▸ **DATA EXTRACT**

----------

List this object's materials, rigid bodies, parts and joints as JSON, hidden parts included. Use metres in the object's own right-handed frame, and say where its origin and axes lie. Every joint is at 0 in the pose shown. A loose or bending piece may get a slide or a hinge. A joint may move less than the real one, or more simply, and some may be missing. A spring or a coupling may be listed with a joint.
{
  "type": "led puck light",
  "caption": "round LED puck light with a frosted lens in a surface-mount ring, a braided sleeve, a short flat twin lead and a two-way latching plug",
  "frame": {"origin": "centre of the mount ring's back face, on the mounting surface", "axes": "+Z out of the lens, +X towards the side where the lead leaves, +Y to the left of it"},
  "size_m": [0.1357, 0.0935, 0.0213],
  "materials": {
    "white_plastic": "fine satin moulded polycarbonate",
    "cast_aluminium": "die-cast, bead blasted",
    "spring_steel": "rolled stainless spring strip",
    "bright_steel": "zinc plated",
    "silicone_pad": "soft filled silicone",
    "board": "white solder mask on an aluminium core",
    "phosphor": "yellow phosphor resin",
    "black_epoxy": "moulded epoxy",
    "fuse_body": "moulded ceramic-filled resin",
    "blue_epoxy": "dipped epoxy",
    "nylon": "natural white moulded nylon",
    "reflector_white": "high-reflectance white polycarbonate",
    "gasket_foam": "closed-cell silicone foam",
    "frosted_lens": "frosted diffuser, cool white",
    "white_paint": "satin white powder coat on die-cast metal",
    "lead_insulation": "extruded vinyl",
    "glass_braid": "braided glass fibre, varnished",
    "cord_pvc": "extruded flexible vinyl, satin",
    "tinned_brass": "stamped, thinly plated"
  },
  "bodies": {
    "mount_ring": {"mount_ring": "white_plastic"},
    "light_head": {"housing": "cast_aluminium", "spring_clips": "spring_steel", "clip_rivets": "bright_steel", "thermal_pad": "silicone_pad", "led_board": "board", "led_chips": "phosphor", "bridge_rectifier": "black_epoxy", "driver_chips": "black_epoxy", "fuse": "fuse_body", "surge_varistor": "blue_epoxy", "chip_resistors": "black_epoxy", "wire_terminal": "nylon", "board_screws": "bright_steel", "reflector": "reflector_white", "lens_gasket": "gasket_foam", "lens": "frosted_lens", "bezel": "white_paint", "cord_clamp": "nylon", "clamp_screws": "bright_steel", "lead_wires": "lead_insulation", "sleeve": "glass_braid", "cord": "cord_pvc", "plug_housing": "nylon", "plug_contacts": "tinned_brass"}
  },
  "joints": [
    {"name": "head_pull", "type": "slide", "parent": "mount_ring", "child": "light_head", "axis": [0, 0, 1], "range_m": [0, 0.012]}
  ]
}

----------

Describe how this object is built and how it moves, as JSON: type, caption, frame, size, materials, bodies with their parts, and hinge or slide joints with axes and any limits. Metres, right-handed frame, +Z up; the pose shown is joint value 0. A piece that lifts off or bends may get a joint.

----------

▸ **WHAT IS BEING ASKED**
In the material above, find each line that contains the word "caption", and select it.

▸ **REPLY TO THE TASK**
  "caption": "round LED puck light with a frosted lens in a surface-mount ring, a braided sleeve, a short flat twin lead and a two-way latching plug",
Describe how this object is built and how it moves, as JSON: type, caption, frame, size, materials, bodies with their parts, and hinge or slide joints with axes and any limits. Metres, right-handed frame, +Z up; the pose shown is joint value 0. A piece that lifts off or bends may get a joint.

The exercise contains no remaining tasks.